LIM: Whatever is happening, private markets are struggling to digest the change. Analysts say inflation has been at 200 percent the past few months. The currency is collapsing and the price of rice has skyrocketed. This is one of the dangers of reform, according to Andrei Lankov.

LANKOV: So people who are in control of North Korea, they want to change things. But I'm not sure they understand even the very basic stuff - stuff about inflation, about prices. They are remarkably ignorant about it.

(SOUNDBITE OF A NEWS CAST)

UNIDENTIFIED WOMAN #1: Jang Song-thaek, the uncle of DPRK leader Kim Jong-un, left Beijing on Saturday, after...

LIM: North Korea's main economic backer, China, has long lobbied for change. Last month, Jang Song-thaek - Mr. Kim's uncle and key policy adviser - visited China. He won Beijing's commitment to help build two special economic zones. But unusually, there was no big economic aid package. China is facing its own leadership change, and Adam Cathcart, from Queens University, Belfast, says this could be one factor pushing the North to act.

ADAM CATHCART: Look at the overall environment, so heavily dependent on trade with China. The North Koreans are highly sensitive to transitions of power. And so, they really want to lock this in and try to keep the Chinese on board.

LIM: And then there's the difficulty of getting North Korea's powerful military on board.

(SOUNDBITE OF A NEWS CAST)

UNIDENTIFIED MAN: (Foreign language spoken)

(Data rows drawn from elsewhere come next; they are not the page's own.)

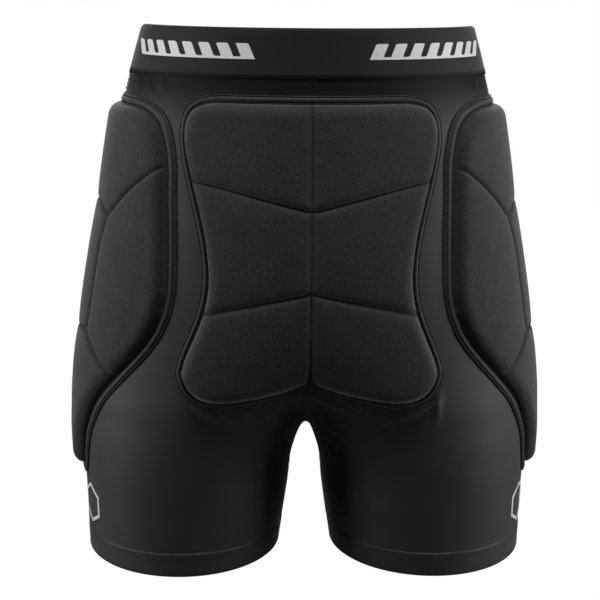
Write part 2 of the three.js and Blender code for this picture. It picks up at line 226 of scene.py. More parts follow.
# ---- Outlines and meshes
def bezier(start, *segments, count=10):
    """An outline of straight lines (one point) and curves (two or three), in millimetres."""
    points = [np.array(start, float)]
    for segment in segments:
        corners = [points[-1]] + [np.array(q, float) for q in segment]
        steps = 1 if len(segment) == 1 else count
        for k in range(1, steps + 1):
            t = k / steps
            level = corners
            while len(level) > 1:
                level = [a + (b - a) * t for a, b in zip(level, level[1:])]
            points.append(level[0])
    return np.array(points) * MM


def mirrored(half):
    """A closed outline from its right half, which starts and ends on the middle line."""
    left = half[1:-1][::-1] * (-1, 1)
    return np.vstack([half, left])


def unit(vectors):
    return vectors / np.linalg.norm(vectors, axis=1, keepdims=True)


def length_along(points):
    """How far along a line each of its points is."""
    return np.concatenate([[0], np.cumsum(np.linalg.norm(np.diff(points, axis=0), axis=1))])


def resample(points, spacing, closed=True):
    points = np.vstack([points, points[:1]]) if closed else points
    length = length_along(points)
    count = max(int(round(length[-1] / spacing)), 2)
    at = np.linspace(0, length[-1], count + 1)
    if closed:
        at = at[:-1]
    return np.column_stack([np.interp(at, length, points[:, k]) for k in range(points.shape[1])])


def direction(line, closed):
    """Which way a line runs at each of its points."""
    return unit(np.roll(line, -1, axis=0) - np.roll(line, 1, axis=0) if closed else np.gradient(line, axis=0))


def inward(line, distance, closed=True):
    """A line moved to its left, which is inward on an anticlockwise outline."""
    along = direction(line, closed)
    return line + np.column_stack([-along[:, 1], along[:, 0]]) * distance


def nearest_on(points, line, closed=False):
    """Each point's distance to a line, and how far along the line its nearest place is."""
    a = line if closed else line[:-1]
    b = np.roll(line, -1, axis=0) if closed else line[1:]
    best = np.full(len(points), 1e9)
    along = np.zeros(len(points))
    passed = 0.0
    for p0, p1 in zip(a, b):
        d = p1 - p0
        length = max(math.hypot(*d), 1e-9)
        t = np.clip(((points - p0) @ d) / length ** 2, 0, 1)
        away = np.hypot(points[:, 0] - p0[0] - t * d[0], points[:, 1] - p0[1] - t * d[1])
        nearer = away < best
        best[nearer] = away[nearer]
        along[nearer] = passed + t[nearer] * length
        passed += length
    return best, along


def distance_to(points, lines):
    """Each point's distance to the nearest of several lines."""
    return np.min([nearest_on(points, line)[0] for line in lines], axis=0)


def inside(points, outline):
    """Whether each point lies inside a closed outline."""
    x, y = points[:, 0], points[:, 1]
    result = np.zeros(len(points), bool)
    for (x0, y0), (x1, y1) in zip(outline, np.roll(outline, -1, axis=0)):
        crosses = (y0 > y) != (y1 > y)
        rise = y1 - y0 if abs(y1 - y0) > 1e-12 else 1e-12
        result ^= crosses & (x < (x1 - x0) * (y - y0) / rise + x0)
    return result


def tree_of(points):
    tree = KDTree(len(points))
    for k, point in enumerate(points):
        tree.insert((*point, 0.0), k)
    tree.balance()
    return tree


def runs_of(line, kept):
    """The unbroken stretches of a line whose points are kept."""
    ends = np.flatnonzero(np.diff(kept)) + 1
    pieces = zip(np.split(line, ends), np.split(kept, ends))
    return [piece for piece, keep in pieces if keep[0] and len(piece) > 1]


def only_used(flat, faces):
    """Drops the points that no face uses."""
    used = np.unique(faces)
    number = np.full(len(flat), -1)
    number[used] = np.arange(len(used))
    return flat[used], number[faces]


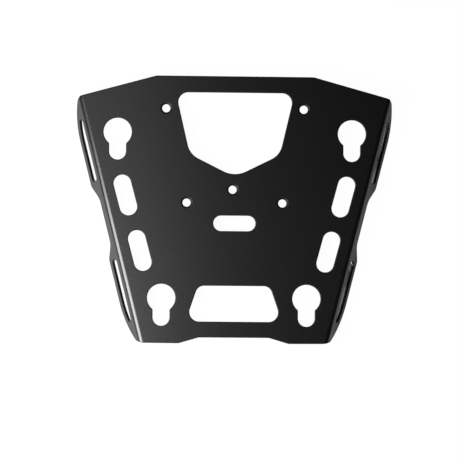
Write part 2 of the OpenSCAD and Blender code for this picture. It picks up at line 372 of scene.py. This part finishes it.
seen_share = node(tree, "ShaderNodeMath", {
    0: shaded.outputs[0], 1: -glow_seen, 2: glow_seen}, operation="MULTIPLY_ADD")

ray = node(tree, "ShaderNodeLightPath")
mirrored = node(tree, "ShaderNodeMath", {
    0: ray.outputs["Is Glossy Ray"], 1: ray.outputs["Is Transmission Ray"]}, operation="MAXIMUM")
mirrored_share = node(tree, "ShaderNodeMath", {
    0: mirrored.outputs[0], 1: glow_mirrored}, operation="MULTIPLY")
glow_share = node(tree, "ShaderNodeMath", {
    0: ray.outputs["Is Camera Ray"], 1: seen_share.outputs[0], 2: mirrored_share.outputs[0]},
    operation="MULTIPLY_ADD")
matt = node(tree, "ShaderNodeBsdfDiffuse", {"Color": linear("#e8e8e8")})
glow = node(tree, "ShaderNodeEmission", {"Color": linear("#ffffff"), "Strength": glow_strength})
mixed = node(tree, "ShaderNodeMixShader", {"Fac": glow_share.outputs[0]})
tree.links.new(matt.outputs["BSDF"], mixed.inputs[1])
tree.links.new(glow.outputs["Emission"], mixed.inputs[2])
node(tree, "ShaderNodeOutputMaterial", {"Surface": mixed.outputs["Shader"]})
floor.data.materials.append(paper)

# %% [markdown]
# ## Light
# The glow on the flat top is strongest at the left and dies away to the right, and it is brightest at
# the lower left corner. So all the lamps stand on the left, a little towards the narrow end. The large
# upper one lays the broad glow over the left half. The middle one and the low one brighten the corner
# and the two folds, and they light the floor beside the left flange, which mirrors it, while the right
# flange looks down on its own shade. A trace of light from the room keeps the walls of the holes from
# going quite black.

# %% Lamps and room
room_light = 0.02


def softbox(name, place_at, size, watts):
    """A rectangular lamp that faces the middle of the rack."""
    bpy.ops.object.light_add(type="AREA", location=place_at)
    lamp = bpy.context.object
    lamp.name = name
    lamp.data.shape = "RECTANGLE"
    lamp.data.size, lamp.data.size_y = size
    lamp.data.energy = watts
    lamp.rotation_euler = (-Vector(place_at)).to_track_quat("-Z", "Y").to_euler()


softbox("low_softbox", (-0.36, -0.185, 0.29), (0.27, 0.27), 1.1)
softbox("middle_softbox", (-0.36, -0.14, 0.42), (0.3, 0.45), 3.5)
softbox("upper_softbox", (-0.39, -0.035, 0.7), (0.8, 0.8), 1.35)

world = bpy.data.worlds.new("studio_room")
bpy.context.scene.world = world
world.use_nodes = True
room = world.node_tree.nodes["Background"]
room.inputs["Color"].default_value = linear("#ffffff")
room.inputs["Strength"].default_value = room_light

bpy.context.scene.view_settings.view_transform = "Standard"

LIM: In July, North Korean television announced the sudden sacking of army chief Ri Yong-ho. Analysts said his downfall was part of a power struggle; civilian leaders moving to exert control over lucrative trading rights once the preserve of the military.

Removing military privilege could cost Kim support, making it harder to push through his agenda. But it's not clear how deep or broad the changes will be. The risks, however, are huge. Here's Cheng Xiaohe at Renmin University in Beijing.

CHENG XIAOHE: (Through Translator) The possibility of failure is really big. If they fail, it could threaten the existence and legitimacy of the regime.

(SOUNDBITE OF MUSIC)

UNIDENTIFIED WOMAN #2: (Singing in foreign language)

LIM: Here have been signs of change in state-run propaganda; girls in short skirts in a new band and the appearance of American icons like Mickey Mouse. The introduction of Kim Jong-un's young fashionable wife also shows he wants to present himself as a new style of leader, a modernizer.

This untried 20-something now faces tough tests ahead. Economic reforms are dangerous, and increase the possibility of a crisis which might bring him down. But without reform, his regime is destined to fail.

Louisa Lim NPR news

(SOUNDBITE OF MUSIC)

GREENE: It's MORNING EDITION from NPR News.